Received: 28-Nov-2022 Editor assigned: 30-Nov-2022 Reviewed: 14-Dec-2022 Revised: 21-Dec-2022 Published: 28-Dec-2022, DOI: 10.15651/JFTD.22.3.17
Nanomedicines are emerging as promising therapeutic agents for the treatment of various tropical diseases affecting the Central Nervous System (CNS). These diseases, such as cerebral malaria, neurocysticercosis, and neuroschistosomiasis, are major public health challenges in many tropical and subtropical regions of the world, particularly in low- and middle-income countries.
The CNS is a particularly challenging target for drug delivery due to the presence of the Blood-Brain Barrier (BBB), a specialized barrier that regulates the entry of substances into the brain. The BBB is composed of endothelial cells that line the capillaries of the brain and tightly control the transport of substances from the blood to the brain. Many drugs, including those used to treat tropical diseases affecting the CNS, cannot cross the BBB and reach their target site in sufficient amounts, leading to poor treatment outcomes.
Nanomedicines offer several advantages for the treatment of CNS diseases. They are designed to be smaller than 100 nanometers in size, which allows them to passively target the BBB and enter the brain parenchyma. They can also be functionalized with specific ligands that target receptors on the BBB, further enhancing their ability to cross the barrier.
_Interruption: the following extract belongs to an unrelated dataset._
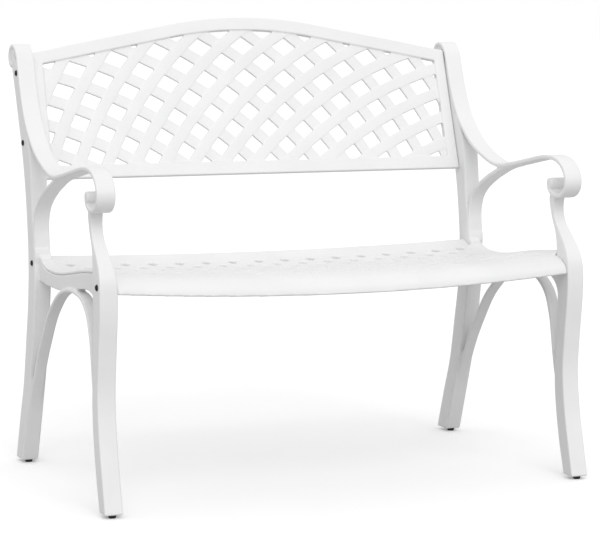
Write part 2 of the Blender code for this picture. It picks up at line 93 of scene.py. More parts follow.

Additionally, nanomedicines can improve drug solubility, stability, and bioavailability, leading to better therapeutic outcomes.
Cerebral malaria is a severe neurological complication of Plasmodium falciparum infection, and is responsible for significant morbidity and mortality in endemic regions. The pathogenesis of cerebral malaria is complex and multifactorial, involving sequestration of infected red blood cells in the brain microvasculature, activation of inflammatory pathways, and disruption of the BBB. Several nanomedicines have been developed for the treatment of cerebral malaria, including liposomes, polymeric nanoparticles, and solid lipid nanoparticles. These nanomedicines can encapsulate antimalarial drugs such as artemisinin, quinine, and mefloquine, and improve their efficacy by enhancing drug delivery to the brain. For example, liposomes functionalized with a transferrin receptor ligand have been shown to enhance brain uptake of artesunate, a first-line antimalarial drug, and improve survival in a mouse model of cerebral malaria.
Neurocysticercosis is a parasitic infection caused by the tapeworm Taenia solium, and is a leading cause of seizures in many low- and middle-income countries. The infection results from ingestion of contaminated food or water, and the tapeworm larvae can migrate to the brain and form cysts. Treatment of neurocysticercosis involves antiparasitic drugs such as albendazole and praziquantel, but these drugs have limited efficacy against cysticidal parasites and can cause adverse effects. Nanomedicines can improve drug delivery to the brain and enhance drug efficacy against cysticidal parasites. For example, solid lipid nanoparticles loaded with praziquantel have been shown to improve drug uptake in the brain and reduce cyst burden in a mouse model of neurocysticercosis.
Neuroschistosomiasis is a neurological complication of schistosomiasis, a parasitic infection caused by trematode worms. The infection affects over 200 million people worldwide, particularly in sub-Saharan Africa. The parasites can invade the CNS and cause granulomatous lesions, leading to neurological deficits. Treatment of neuroschistosomiasis involves antiparasitic drugs such as praziquantel and oxamniquine, but these drugs have limited efficacy against CNS-invading parasites. Nanomedicines can improve drug delivery to the brain and enhance drug efficacy against CNS-invading parasites.